Experimental Validation
The authors validate the framework on boron‑based solid propellant combustion, a scenario known for producing coral‑like boron agglomerates and dense smoke. HDR maps successfully separate bright particle emission from smoke scattering, preserving fine particle boundaries. The intensity‑guided event processing eliminates smoke‑induced false events, leading to clean particle tracks. Stereo event triangulation captures fast separation transients that are invisible to conventional high‑speed cameras due to saturation or motion blur. Statistical analysis of the reconstructed particle sizes reveals multimodal distributions, reflecting the known stages of accumulation, coalescence, growth, and detachment of boron particles. The system also records rapid height changes during detachment, providing insight into the dynamics of particle ejection.

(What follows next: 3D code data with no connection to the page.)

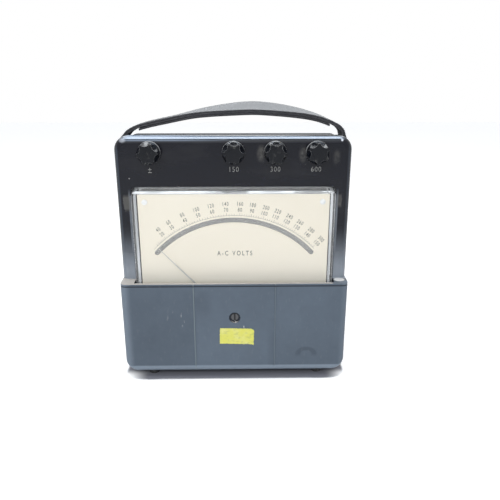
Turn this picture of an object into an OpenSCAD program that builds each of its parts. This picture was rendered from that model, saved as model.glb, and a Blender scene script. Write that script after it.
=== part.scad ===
// Portable panel voltmeter: a moulded phenolic case with four binding posts, a raised clear
// window over a mirror scale, a carrying strap and a moving-iron movement behind the dial.
// Pieces are drawn in the case's own places: X across, Y into the case from the panel face,
// Z up from the case's lower edge. seat() moves them into the part's frame, whose origin is
// under the middle of the part on the plane that its bottom feet stand on.

/* [Case] */
// Width of the case at its front rim
case_w = 191.6; // [190:0.2:194]
// Height of the case at its front rim, without its feet
case_h = 202.5; // [201:0.5:206]
// Depth of the front rim, which stands out from the body behind it
rim_d = 12; // [11:0.5:13]
// Width of the body behind the rim
body_w = 184; // [184:0.2:186]
// How far the body's top lies below the rim's top
body_drop = 2.2; // [1.4:0.2:2.6]
// Depth of the case behind the panel face
body_d = 53; // [52:1:60]
// Height of the projecting lower front
chin_h = 80.8; // [79:0.2:83]
// How far the lower front stands out from the panel face
chin_d = 14; // [13.5:0.5:15]
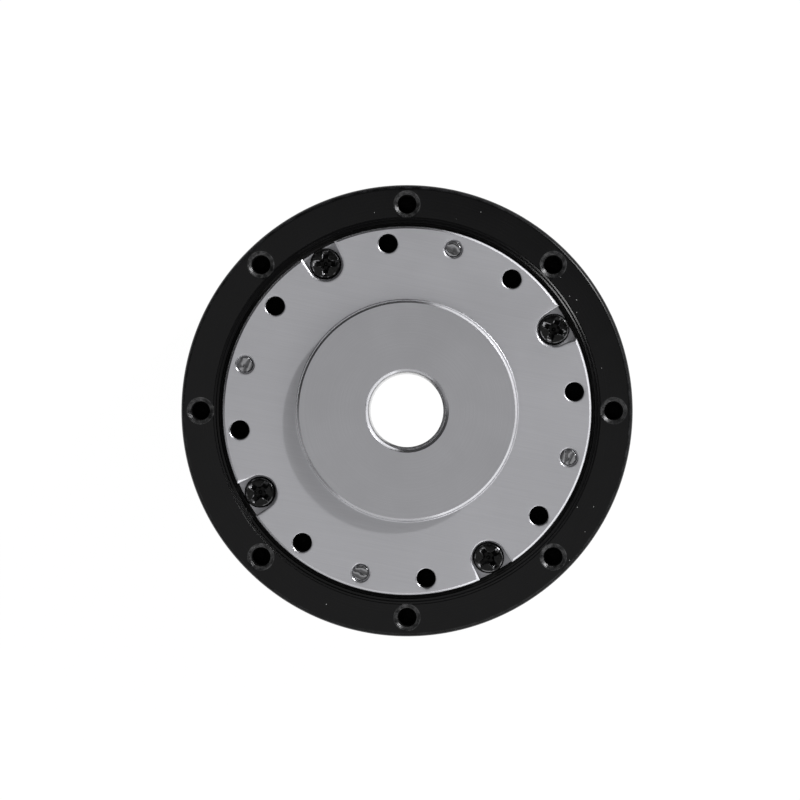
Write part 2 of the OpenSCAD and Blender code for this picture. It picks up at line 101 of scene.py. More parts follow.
BODY_R = high("housing")[0]
HOUSING_LOW = low("housing")[2]
HOUSING_TOP = high("housing")[2]
COVER_TOP = high("rear_cover")[2]
PIN_TOP = high("ring_pins")[2]
SPLIT = high("pin_carrier")[2]
FLANGE_R = high("output_flange")[0]
FLANGE_TOP = mount("output_bolts")["pos_m"][2] / MM
BOSS_TOP = high("output_flange")[2]
BOSS_R = mount("output_pilot")["dims"]["r_mm"]
BORE_R = mount("through_bore")["dims"]["r_mm"]
SHAFT_LOW = low("input_shaft")[2]
SHAFT_TOP = high("input_shaft")[2]
PATTERN_TURN = 6.5
SCREW_TURN = PATTERN_TURN + 22.5
DOWEL_TURN = SCREW_TURN + 45
COVER_SCREW_TURN = 22.5


# ---- Sizes and colours that a user may change ----

def length(name, description, millimetres):
    """A length property with its default in millimetres."""
    return FloatProperty(
        name=name, description=description, default=millimetres * MM, min=0.0,
        unit="LENGTH", subtype="DISTANCE", precision=5,
    )


def tint(name, description, grey, green=None, blue=None):
    """A colour property; one number gives a grey."""
    colour = (grey, grey if green is None else green, grey if blue is None else blue)
    return FloatVectorProperty(
        name=name, description=description, default=colour, size=3, min=0.0, max=1.0, subtype="COLOR",
    )


class ReducerSizes(bpy.types.PropertyGroup):
    """Small sizes of the modelled pieces. The large ones come from the CAD model."""
    segments: IntProperty(name="Segments", description="Points round a turned part", default=256, min=32)
    hole_segments: IntProperty(name="Hole segments", description="Points round a hole", default=48, min=12)
    ease: length("Edge ease", "Rounding of turned edges", 0.06)
    housing_round: length("Housing rounding", "Rounding of the housing's front edge", 0.8)
    lip_pitch: length("Lip pitch", "Distance between the two fine lips round the housing's mouth", 0.65)
    hole_chamfer: length("Hole chamfer", "Width of the chamfer round the housing's threaded holes", 0.6)
    hole_sink: length("Hole sink", "Depth of that chamfer", 0.39)
    thread_chamfer: length("Thread chamfer", "Width of the chamfer round the other holes", 0.32)
    flange_chamfer: length("Flange chamfer", "Width of the chamfer of the output flange's edge", 0.3)
    flange_break: length("Flange break", "Width of the steeper break outside the flange's chamfer", 0.07)
    boss_chamfer: length("Boss chamfer", "Width of the centring boss's flat chamfer", 0.33)
    boss_break: length("Boss break", "Width of the steeper break outside the boss's chamfer", 0.09)
    bore_chamfer: length("Bore chamfer", "Width of the chamfer round the bore's mouth", 0.45)
    flat_slope: FloatProperty(
        name="Flat slope", description="Depth of a flat chamfer over its width", default=0.6, min=0.1,
    )
    root_r: length("Root radius", "Radius that the tool leaves at the boss's foot", 0.37)
    thread_pitch: length("Thread pitch", "Pitch of the M3 threads", 0.5)
    fine_pitch: length("Fine pitch", "Pitch of the M2 threads", 0.4)
    thread_height: length("Thread height", "Height of the threads' ridges", 0.12)
    notch_r: length("Notch radius", "Half the width of a screw's notch", 2.7)
    notch_depth: length("Notch depth", "Depth of a screw's notch", 2.4)
    notch_chamfer: length("Notch chamfer", "Width of the chamfer round a screw's notch", 0.4)
    pan_head_r: length("Pan head radius", "Radius of a flange screw's head", 2.42)
    pan_head_h: length("Pan head height", "Height of a flange screw's head", 1.9)
    pan_shoulder: length("Pan shoulder", "Rounding of the pan head's shoulder", 0.55)
    dowel_sink: length("Dowel sink", "How far a dowel's end lies below the flange", 0.4)
    dowel_rim_r: length("Dowel rim radius", "Radius of the mouth of a dowel's hole", 1.42)


class ReducerFinish(bpy.types.PropertyGroup):
    """Colours of the finishes."""
    ring_black: tint("Ring black", "Black of the housing and the cover", 0.0036, 0.0036, 0.0039)
    ground_grey: tint("Ground grey", "Ground steel of the output flange", 0.62, 0.62, 0.65)
    boss_grey: tint("Boss grey", "Turned steel of the centring boss", 0.535, 0.535, 0.56)
    screw_black: tint("Screw black", "Black oxide of the screws", 0.006)
    dowel_grey: tint("Dowel grey", "Dowel ends", 0.3, 0.3, 0.31)
    bearing_steel: tint("Bearing steel", "Races, rollers, pins and balls", 0.62, 0.62, 0.64)
    disc_steel: tint("Disc steel", "Ground faces of the cycloid discs", 0.5, 0.5, 0.52)
    brass: tint("Brass", "Bearing cages", 0.56, 0.4, 0.15)
    rubber: tint("Rubber", "Seals", 0.012)
    floor: tint("Floor", "Studio floor", 0.8)


def sizes():
    """The sizes in the scene."""
    return bpy.context.scene.reducer_sizes


def colours():
    """The colours in the scene."""
    return bpy.context.scene.reducer_finish


def mm(metres):
    """A stored length in millimetres."""
    return metres / MM


# ---- Modelling, in millimetres round the reducer's axis; finished() brings the pieces to metres ----

ARC_REACH = 0.45  # the most of a side that a corner's arc takes up
ARC_LEAST = 0.0001  # a shorter arc is left out
STRAIGHT = math.radians(85)  # half of a corner's angle, from which it counts as straight
TIP_R = 0.05  # radius of a drill's tip over the drill's radius
TIP_HEIGHT = 0.55  # height of a drill's tip over the drill's radius
MARK_RISE, MARK_RUN = 0.08, 0.03  # height and width of a tool mark on a chamfer
OVERSHOOT = 0.4  # how far a drill stands out of the mouth of its hole
THREAD_FOOT, THREAD_CREST = 0.42, 0.06  # half the width of a thread's foot and crest over its pitch
THREAD_GRIP = 0.03  # how far a thread's foot reaches into the wall
THREAD_STEPS = 20  # steps in one turn of a thread
SLACK = 0.05  # how far outside a hole's own size its faces are looked for
HOLE_REACH = 9.0  # deeper than any threaded hole
MERGE_GAP = 0.0005  # points closer than this are one point


def deselect():
    """Leaves edit mode and selects nothing."""
    active = bpy.context.view_layer.objects.active
    if active and active.mode != "OBJECT":
        bpy.ops.object.mode_set(mode="OBJECT")
    bpy.ops.object.select_all(action="DESELECT")


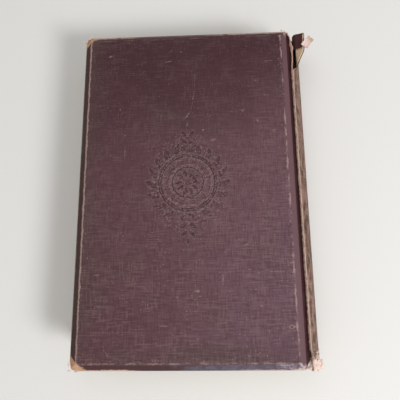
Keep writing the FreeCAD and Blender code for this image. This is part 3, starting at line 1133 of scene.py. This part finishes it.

Contributions and Limitations
Key contributions include: (1) a combustion‑specific HDR fusion algorithm driven by a multi‑cue smoke‑likelihood map, (2) an intensity‑guided event filtering strategy that leverages HDR frames to suppress smoke artifacts, and (3) a stereo event‑based 3‑D measurement pipeline delivering microsecond‑resolved particle height and size estimates with sub‑percent calibration error. Limitations noted by the authors involve the empirical selection of smoke‑likelihood weights, which may need retuning for different propellant chemistries or lighting conditions, and potential event‑camera saturation in extremely dense particle clouds. Future work is suggested on automatic parameter optimization, adaptive weighting, and hardware designs to mitigate event saturation.
Overall Impact
By integrating SVE imaging and neuromorphic event sensing in a closed‑loop architecture, the paper delivers a practical, calibration‑consistent solution for real‑time, quantitative combustion diagnostics under the most demanding optical conditions. The ability to obtain absolute radiance, suppress smoke‑induced noise, and reconstruct 3‑D particle metrics at microsecond scales opens new avenues for propellant formulation optimization, instability suppression, and high‑performance rocket engine development.